Saturday, March 12, 2016

Red Tulip

Before I could tell you
that my mother, yesterday,
had won a golf tournament,
you were on your way to the conference Downtown
on dismantling racism in medicine.

After you left,
I shut the door
and drank coffee in silence.
And spent an hour or more, wiping stains
the sun had left behind during yesterday's sunset.

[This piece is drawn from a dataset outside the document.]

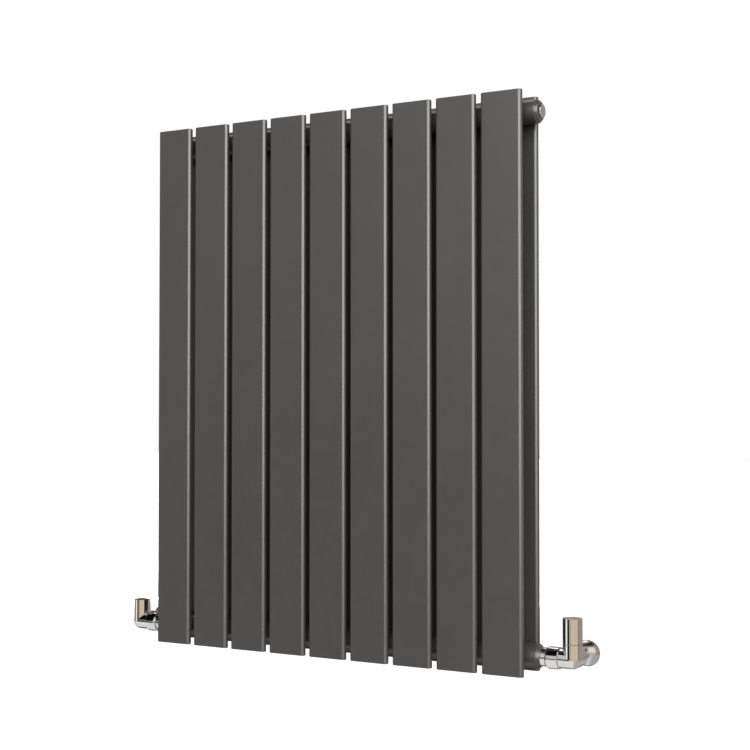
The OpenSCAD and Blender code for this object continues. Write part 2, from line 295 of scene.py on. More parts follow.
def filleted(corners, closed=False, step=math.radians(12)):
    """Outline samples (radius, height, normal) from corners (radius, height, fillet radius).

    The outline runs with the solid on its left, so a normal points to the right of travel.
    """
    count = len(corners)
    samples = []
    for i, (r, h, fillet) in enumerate(corners):
        here = Vector((r, h))
        before = Vector(corners[i - 1][:2]) if closed or i > 0 else None
        after = Vector(corners[(i + 1) % count][:2]) if closed or i < count - 1 else None
        if before is None or after is None:
            along = (after - here) if before is None else (here - before)
            along.normalize()
            samples.append((here, Vector((along.y, -along.x))))
            continue
        come, leave = (here - before).normalized(), (after - here).normalized()
        turn = come.angle_signed(leave, 0.0)
        size = abs(turn)
        if size < NO_TURN:
            samples.append((here, Vector((come.y, -come.x))))
            continue
        longest = LONGEST_REACH * min((here - before).length, (after - here).length)
        reach = min(fillet * math.tan(size / 2), longest)
        radius = reach / math.tan(size / 2)
        side = -math.copysign(1, turn)
        start = here - come * reach
        center = start + Vector((-come.y, come.x)) * radius * side
        steps = max(2, round(size / step))
        for k in range(steps + 1):
            angle = side * size * k / steps
            spoke = start - center
            c, s = math.cos(angle), math.sin(angle)
            spoke = Vector((spoke.x * c - spoke.y * s, spoke.x * s + spoke.y * c))
            way = Vector((come.x * c - come.y * s, come.x * s + come.y * c))
            samples.append((center + spoke, Vector((way.y, -way.x))))
    return samples


def placed(origin, axis):
    """Matrix that puts a piece made about Z at origin, along axis."""
    return Matrix.Translation(origin) @ axis.to_track_quat("Z", "Y").to_matrix().to_4x4()


def lathe(name, origin, axis, corners, closed=False, segments=128):
    """Piece turned about an axis from corners in millimetres. A closed outline leaves a bore."""
    samples = filleted(corners, closed)
    points, normals, rings = [], [], []
    for place, normal in samples:
        if place.x < ON_AXIS:
            rings.append([len(points)] * segments)
            points.append(Vector((0, 0, place.y)) * MM)
            normals.append(Vector((0, 0, normal.y)))
            continue
        rings.append(list(range(len(points), len(points) + segments)))
        for k in range(segments):
            a = 2 * math.pi * k / segments
            c, s = math.cos(a), math.sin(a)
            points.append(Vector((place.x * c, place.x * s, place.y)) * MM)
            normals.append(Vector((normal.x * c, normal.x * s, normal.y)))
    faces, corner_normals = [], []
    pairs = list(zip(rings, rings[1:])) + ([(rings[-1], rings[0])] if closed else [])
    for low, high in pairs:
        for k in range(segments):
            n = (k + 1) % segments
            face = list(dict.fromkeys((low[k], low[n], high[n], high[k])))
            faces.append(face)
            corner_normals.extend(normals[v] for v in face)
    mesh = build_mesh(name, points, faces, corner_normals)
    obj = new_object(name, mesh)
    turn_into_place(obj, placed(origin, axis))
    return obj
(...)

Outside, clouds were weeping rain,
and winds were hissing at trees
coated with layers of Winter.

I noticed your ocean blue Littman stethoscope
laying down on the living room table,
its metallic ribs exposed to a napkin of darkness.
And I picked it up by its eartips and tapped
at the centers of the tunable diaphragms;
Anatomies,
that have amplified for you, sounds of life and death 

After a while, when the rain had collapsed into a trickle,
And the sky was a shred of dysmorphic clouds,
I put the stethoscope on the chest of a red tulip
standing, coyly, on my living room table, with crinkled lips
and angina. And all I heard was Silence.
I shifted the chestpiece to the region near the stem 
to hear sounds of tulip roots dining on fractions of atmosphere,
but all I heard again was Silence.
Petals, once asthmatic,
had de-pigmented. Ovaries had miscarried.
The anthers and filaments had lost their pollen
to exoskeletons of air currents. And tears had crusted
along their sepals. What remained now was only a red shell,
with magenta stripes and rigor mortis.

On my notebook, I recorded
Time of death, 9 am, Saturday, March Twelfth.